First we try to minimize the [Zakharov function](https://www.sfu.ca/~ssurjano/zakharov.html) without any changes. You'll observe that the final value is larger than the initial value which points out that the solver failed, and probably because the linesearch did not find a stepsize that ensured a sufficient decrease.

In [None]:
def fun(w):
  ii = jnp.arange(1, len(w) + 1, step=1, dtype=w.dtype)
  sum1 = (w**2).sum()
  sum2 = (0.5 * ii * w).sum()
  return sum1 + sum2**2 + sum2**4

opt = optax.chain(print_info(), optax.lbfgs())
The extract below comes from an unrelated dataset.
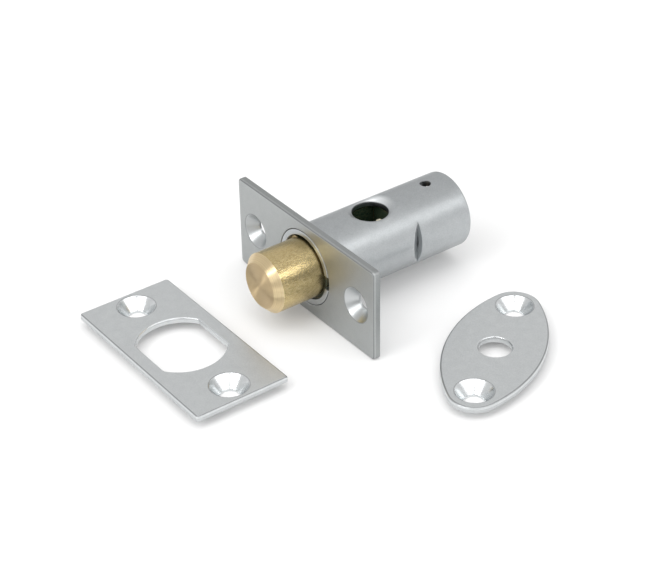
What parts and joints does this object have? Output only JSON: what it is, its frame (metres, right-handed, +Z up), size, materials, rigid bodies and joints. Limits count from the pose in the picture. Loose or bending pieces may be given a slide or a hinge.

init_params = jnp.array([600.0, 700.0, 200.0, 100.0, 90.0, 1e4])
print(
    f'Initial value: {fun(init_params)} '
    f'Initial gradient norm: {otu.tree_l2_norm(jax.grad(fun)(init_params))}'
)
final_params, _ = run_lbfgs(init_params, fun, opt, max_iter=50, tol=1e-3)
print(
    f'Final value: {fun(final_params)}, '
    f'Final gradient norm: {otu.tree_l2_norm(jax.grad(fun)(final_params))}'
)

We can change the linesearch used in lbfgs as part of its arguments. Here we keep the default number of linesearch steps (15) and set the verbose option to `True`.

In [None]:
opt = optax.chain(print_info(), optax.lbfgs(
  linesearch=optax.scale_by_zoom_linesearch(
      max_linesearch_steps=15, verbose=True
  )
))

init_params = jnp.array([600.0, 700.0, 200.0, 100.0, 90.0, 1e4])
print(
    f'Initial value: {fun(init_params):.2e} '
    f'Initial gradient norm: {otu.tree_l2_norm(jax.grad(fun)(init_params)):.2e}'
)
final_params, _ = run_lbfgs(init_params, fun, opt, max_iter=50, tol=1e-3)
print(
    f'Final value: {fun(final_params):.2e}, '
    f'Final gradient norm: {otu.tree_l2_norm(jax.grad(fun)(final_params)):.2e}'
)

As expected, the linesearch failed at the very first step taking a stepsize that did not ensure a sufficient decrease. Multiple information is displayed. For example, the slope (derivative along the update direction) at the first step si extremely large which explains the difficulties to find an appropriate stepsize. As pointed out in the log above, the first thing to try is to use a larger number of linesearch steps.

In [None]:
opt = optax.chain(print_info(), optax.lbfgs(
  linesearch=optax.scale_by_zoom_linesearch(
      max_linesearch_steps=50, verbose=True
  )
))

init_params = jnp.array([600.0, 700.0, 200.0, 100.0, 90.0, 1e4])
print(
    f'Initial value: {fun(init_params):.2e} '
    f'Initial gradient norm: {otu.tree_l2_norm(jax.grad(fun)(init_params)):.2e}'
)
final_params, _ = run_lbfgs(init_params, fun, opt, max_iter=50, tol=1e-3)
print(
    f'Final value: {fun(final_params):.2e}, '
    f'Final gradient norm: {otu.tree_l2_norm(jax.grad(fun)(final_params)):.2e}'
)

By simply taking a maximum of 50 steps of the linesearch instead of 15, we ensured that the first stepsize taken provided a sufficient decrease and the solver worked well.
Additional debugging information can be found in the source code accessible from the docs of {py:func}`optax.scale_by_zoom_linesearch`.